Challenges and Solutions

During this project, I encountered several challenges:

  • Data Integration: Combining the play-by-play data with quarterback information required careful matching algorithms
  • Sample Size Concerns: To address potential sample size issues, I implemented bootstrap resampling techniques
  • Controlling for Variables: I needed to account for factors like total passing attempts and offensive style when analyzing the data

Future Work

This project could be extended in several ways:

  • Expanding analysis to include the impact of nullified interceptions on game outcomes
  • Comparing nullified interception rates across different eras of the NFL
  • Refining methods to distinguish intentional penalties versus incidental fouls leading to nullified interceptions
  • Investigating the types of penalties that lead to nullified interceptions
  • Analyzing game situations (score, down, distance) when nullified interceptions occur
  • Developing a predictive model for nullified interceptions based on quarterback style and team factors

How to Use This Project

If you're interested in reproducing or building on this analysis, the process is straightforward:

  1. Run get_nullified_interceptions.R in R to generate the dataset (requires nflfastR and tidyverse packages)
  2. Run analyze_nullified_interceptions.py in Python to analyze the data and visualize results (requires pandas, numpy, scipy, and matplotlib)

Conclusion

This analysis provides statistical evidence that Patrick Mahomes benefits from an unusually high number of nullified interceptions.

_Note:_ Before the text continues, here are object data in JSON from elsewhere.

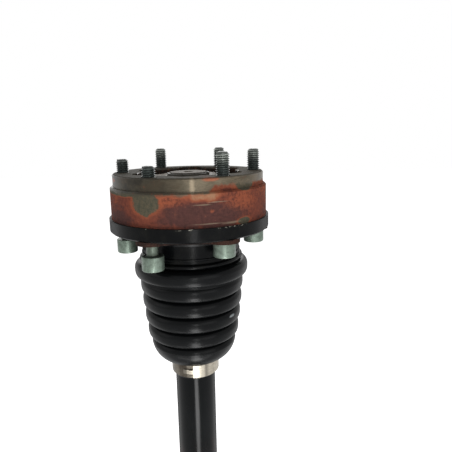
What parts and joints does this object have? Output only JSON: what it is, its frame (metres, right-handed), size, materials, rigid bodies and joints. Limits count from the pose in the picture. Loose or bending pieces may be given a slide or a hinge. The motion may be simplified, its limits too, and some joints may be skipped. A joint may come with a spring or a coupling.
{
  "type": "drive shaft",
  "caption": "Car drive shaft with a bolted plunging ball joint and rubber bellows at the gearbox end, and a fixed ball joint with a splined stub axle at the wheel end; used and rusty",
  "frame": {"origin": "Centre of the gearbox joint's bolting face, on the joint's axis, in the plane of the face", "axes": "+Z points out of the bolting face along the shaft's axis, away from the shaft; +X points at one of the six flange screws; +Y is the picture's far side"},
  "size_m": [0.103, 0.103, 0.5652],
  "materials": {
    "machined_steel": "machined steel with flash rust",
    "bearing_steel": "ground, greased",
    "spring_steel": "phosphated",
    "black_sheet": "satin black paint",
    "zinc_screw": "zinc plated, dull",
    "rusty_plate": "rusted steel",
    "boot_rubber": "soft gloss black",
    "clamp_steel": "stainless band",
    "painted_bar": "satin black paint"
  },
  "bodies": {
    "inner_joint": {"inner_joint_ring": "machined_steel", "boot_cap": "black_sheet", "flange_screws": "zinc_screw", "backing_plate_left": "rusty_plate", "backing_plate_right": "rusty_plate", "backing_plate_front": "rusty_plate"},
    "bellows": {"inner_boot": "boot_rubber"},
    "inner_cage": {"inner_joint_cage": "bearing_steel", "inner_joint_balls": "bearing_steel"},
    "drive_shaft": {"shaft_bar": "painted_bar", "inner_joint_race": "bearing_steel", "inner_race_circlip": "spring_steel", "inner_dished_washer": "spring_steel", "inner_boot_clamp": "clamp_steel", "outer_joint_race": "bearing_steel", "outer_race_circlip": "spring_steel", "outer_dished_washer": "spring_steel", "outer_thrust_ring": "spring_steel", "outer_boot": "boot_rubber", "outer_boot_small_clamp": "clamp_steel"},
    "outer_cage": {"outer_joint_cage": "bearing_steel", "outer_joint_balls": "bearing_steel"},
    "outer_joint": {"outer_joint_housing": "machined_steel", "outer_boot_large_clamp": "clamp_steel"}
  },
  "joints": [
    {"name": "inner_plunge", "type": "slide", "parent": "inner_joint", "child": "bellows", "axis": [0, 0, 1], "range_m": [-0.008, 0.008], "deforming": ["inner_boot"]},
    {"name": "inner_bend", "type": "hinge", "parent": "bellows", "child": "drive_shaft", "pos_m": [0, 0, -0.0157], "axis": [0, 1, 0], "range_deg": [-18, 18]},
    {"name": "inner_cage_tilt", "type": "hinge", "parent": "bellows", "child": "inner_cage", "pos_m": [0, 0, -0.0157], "axis": [0, 1, 0], "range_deg": [-9, 9]},
    {"name": "outer_bend", "type": "hinge", "parent": "drive_shaft", "child": "outer_joint", "pos_m": [0, 0, -0.4457], "axis": [1, 0, 0], "range_deg": [-40, 40], "deforming": ["outer_boot"]},
    {"name": "outer_cage_tilt", "type": "hinge", "parent": "drive_shaft", "child": "outer_cage", "pos_m": [0, 0, -0.4457], "axis": [1, 0, 0], "range_deg": [-20, 20]}
  ],
  "couplings": [
    {"joint": "inner_cage_tilt", "follows": "inner_bend", "ratio": 0.5},
    {"joint": "outer_cage_tilt", "follows": "outer_bend", "ratio": 0.5}
  ]
}
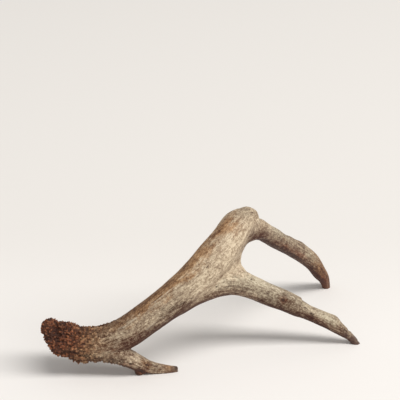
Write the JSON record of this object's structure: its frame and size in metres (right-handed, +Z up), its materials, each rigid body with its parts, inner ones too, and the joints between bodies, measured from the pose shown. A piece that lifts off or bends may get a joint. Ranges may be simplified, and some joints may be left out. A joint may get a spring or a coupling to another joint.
{
  "type": "deer antler",
  "caption": "Shed antler with a knobbly burr at its foot, a curved beam and curved tines, lying on the tips of its tines.",
  "frame": {"origin": "middle of the antler's footprint, on the surface it lies on", "axes": "+X from the burr towards the tine tips, +Y away from the brow tine towards the upper tine's tip, +Z up"},
  "size_m": [0.31, 0.1902, 0.146],
  "materials": {
    "antler_bone": "weathered bone: granular dark brown at the burr, streaked tan and cream along the beam, worn dark brown at the tips"
  },
  "bodies": {
    "root": {"main_beam": "antler_bone", "brow_tine": "antler_bone", "lower_tine": "antler_bone", "upper_tine": "antler_bone"}
  },
  "joints": []
}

The findings suggest that standard interception statistics may not fully capture quarterback performance and risk-taking behavior.

The next time you watch an NFL game and see an interception wiped away by a penalty flag, remember - that play might not count in the official statistics, but it still tells us something important about quarterback performance. And in Patrick Mahomes' case, it tells us quite a lot.